Nessa época, o sambista e compositor conciliava os estudos da música com o encerramento do curso técnico de contabilidade. Ele estava prestes a entrar na faculdade, quando, a convite do irmão, Tadeu da Mazzei, passou a frequentar a Vai-Vai. Impulsionado pelo irmão, Elisbão começou a compor samba-enredo na escola, e a partir daí permaneceu na agremiação até 1984.

“Você tinha que ir se apresentar e fazer a lição de casa, que era fazer dois sambas”, menciona sobre a seleção para fazer parte da ala de compositores da Vai-Vai. Elisbão conta que uma composição tinha que ser sobre a escola e a outra um samba de quadra, um partido alto com temática livre. “Depois de passar nesse vestibular do samba você tinha o direito de começar a compor samba-enredo na escola”, recorda.

Parte da ala de compositores da Vai-Vai, de 1978: Osvaldinho da Cuíca, Galo, Maquito e Elisbão do Cavaco . (Foto: arquivo pessoal)
Elisbão em uma propaganda de loja de departamento na década de 1970 (Foto: arquivo pessoal)

“Eu cheguei várias vezes em segundo lugar, até que um dia em 1984, nós conseguimos o objetivo maior que é a escola sair com seu samba-enredo na avenida”, conta. 

O sambista cita que o maior desafio, mas também a maior conquista de sua carreira como compositor foi ganhar a disputa de samba-enredo da Vai-Vai. Disputa que conquistou com a canção ‘O sol da onça caetana ou Miragens do sertão’. 

A conquista foi no mesmo ano em que se desligou da agremiação para dar conta de outras demandas. “A escola de samba estava ocupando [muito tempo], aí você tem outros afazeres, outro pensamento. Os filhos vão crescendo”, mas ainda assim a Vai-Vai segue como a escola de samba do seu coração.

Autorreconhecimento através do samba

Quando começou a participar de festivais com o grupo Poeira Pura, que fundou junto com seis amigos, em 1974, foi que Elisbão passou a se reconhecer como músico. “O Poeira Pura era como se fosse o Fundo de Quintal aqui de São Paulo, mas só que a gente não queria levar nada sério. Onde a gente ia tinha um monte de pessoas que acompanhavam a gente”, comenta. No entanto, o compositor nunca enxergou a carreira de sambista como possibilidade de profissão. 

Elisbão conta que reconheceu seu próprio valor na música através do retorno das pessoas que consideram e reconhecem os seus feitos como artista. “Olha, nem pensei que eu tinha tanto valor assim”, diz ele enquanto sorri.

A trajetória do sambista foi reverenciada no carnaval de 2024, pelo cordão carnavalesco do Samba do Congo, que escolheu Elisbão como o homenageado do ano.
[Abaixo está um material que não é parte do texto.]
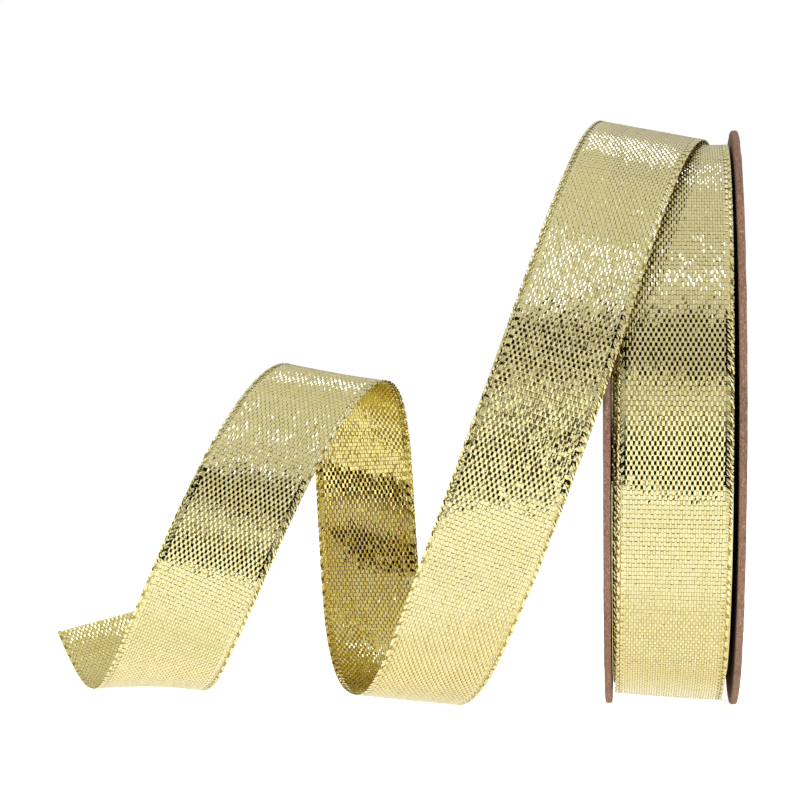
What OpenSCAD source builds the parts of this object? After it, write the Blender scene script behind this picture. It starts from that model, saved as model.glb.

“Eu chorei tanto, fiquei tão emocionado. Todo mundo na janela olhando, batendo palma, jogando serpentina, confete e o samba exaltando meu nome toda hora, você fica extasiado”

Elisbão do Cavaco
Elisbão do Cavaco é frequentador das rodas de samba do Samba do Congo. (Foto Viviane Lima)

Essa não foi a primeira vez que Elisbão foi homenageado pelo Samba do Congo. Em 2019, o sambista recebeu uma honraria em uma festa de confraternização organizada pelo grupo, “fizeram a camisa com o meu rosto”, ele menciona. Essa festa é realizada todo fim de ano pelo Samba do Congo e mistura o samba e o rap. 

“Agora estou só no projeto, aposentado. De vez em quando, a gente fica aqui, nós temos o clube [de futebol] aqui embaixo. O pessoal joga bola e todo domingo depois do meio-dia até às 2 horas da tarde, eles fazem um churrasquinho e tem samba, o samba do Araras”, conta Elisbão sobre sua atuação atualmente.

O sambista ainda toca, mas já não compõe. Está aproveitando a aposentadoria e a família, que também é envolvida com o samba. Apesar de não participar de nenhum grupo ou projeto oficialmente, hoje incentiva a nova geração que o cerca “para que eles continuem e não deixem o samba morrer”, finaliza.